The CPPA reported to the regulator that 6.85 billion units were sold to the distribution companies during January 2015. The total cost of power generation was Rs55.75 billion. A reduction in the cost of furnace oil and diesel led to the reduction in power generation cost in that month, it said. During January, power generation through furnace oil cost Rs10.26 per unit, high-speed diesel cost Rs14.91 per unit, coal Rs4.49 per unit and gas Rs4.27 per unit.

Fines on IPPs

In addition to reducing the power tariff, the power regulator directed to impose heavy penalties on Independent Power Producers (IPPs) for failing to maintain sufficient stocks of furnace oil in January which led to expensive generation of electricity through high speed diesel (HSD).

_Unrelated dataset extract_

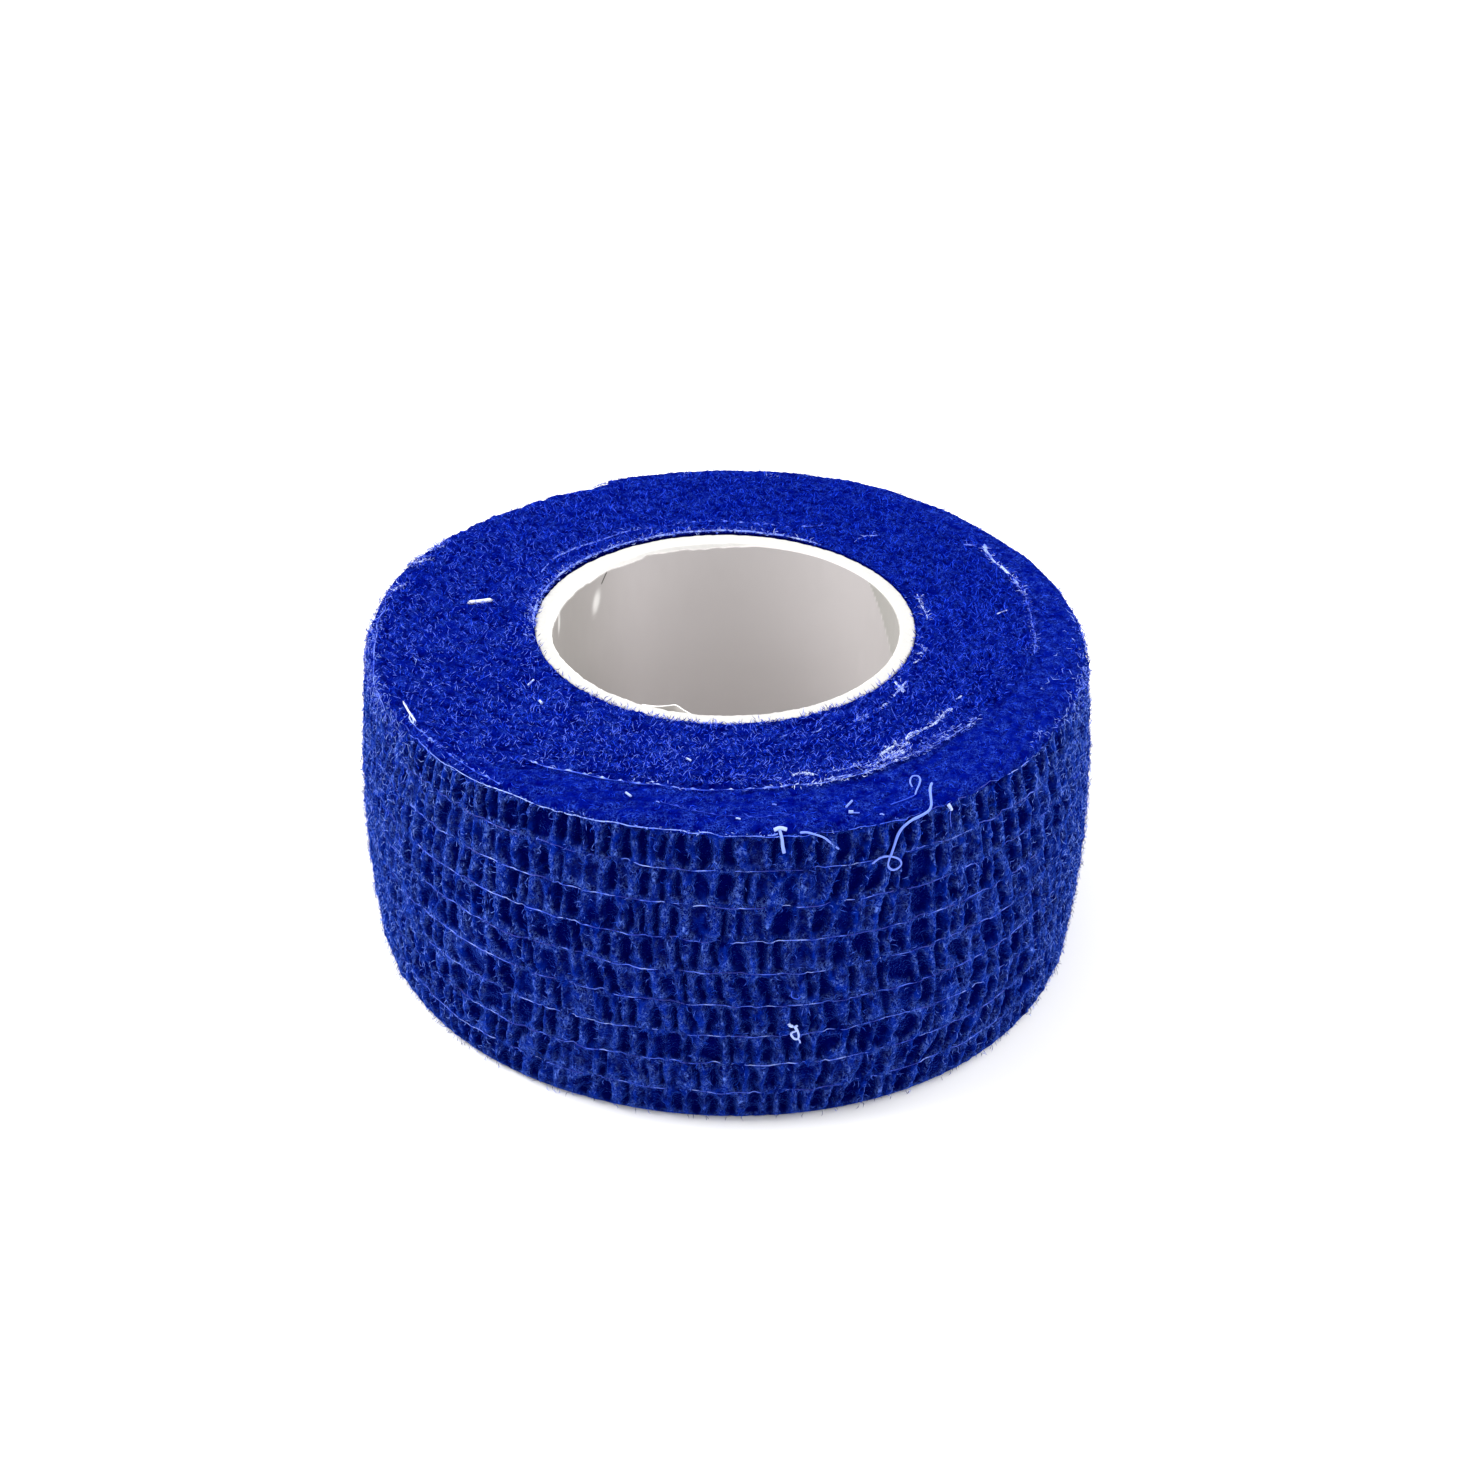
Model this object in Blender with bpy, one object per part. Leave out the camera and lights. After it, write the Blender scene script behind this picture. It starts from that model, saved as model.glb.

According to Nepra officials, IPPs may face fine of up to Rs3.5 billion over their failure to maintain the legally required fuel stock to produce power. According to Nepra Member (Tariff) Khawaja Naeem, some IPPs are bound to maintain 30 days’ worth of oil stock whereas others are required to maintain 15 days’ worth of stocks. In January, power generators produced 9.42% power at a cost of Rs8.69 billion instead of their usual average of a 2.64% share in total generation, which raised overall costs and denied power consumers an even bigger cut in electricity rates.

Naeem directed the National Power Control Centre (NPCC) and the state-owned National Transmission and Dispatch Company (NTDC) to impose fine on IPPs equal to the cost of the additional power through diesel. He also directed them to submit an implementation report to the regulator on this matter.


Published in The Express Tribune, March 19th, 2015.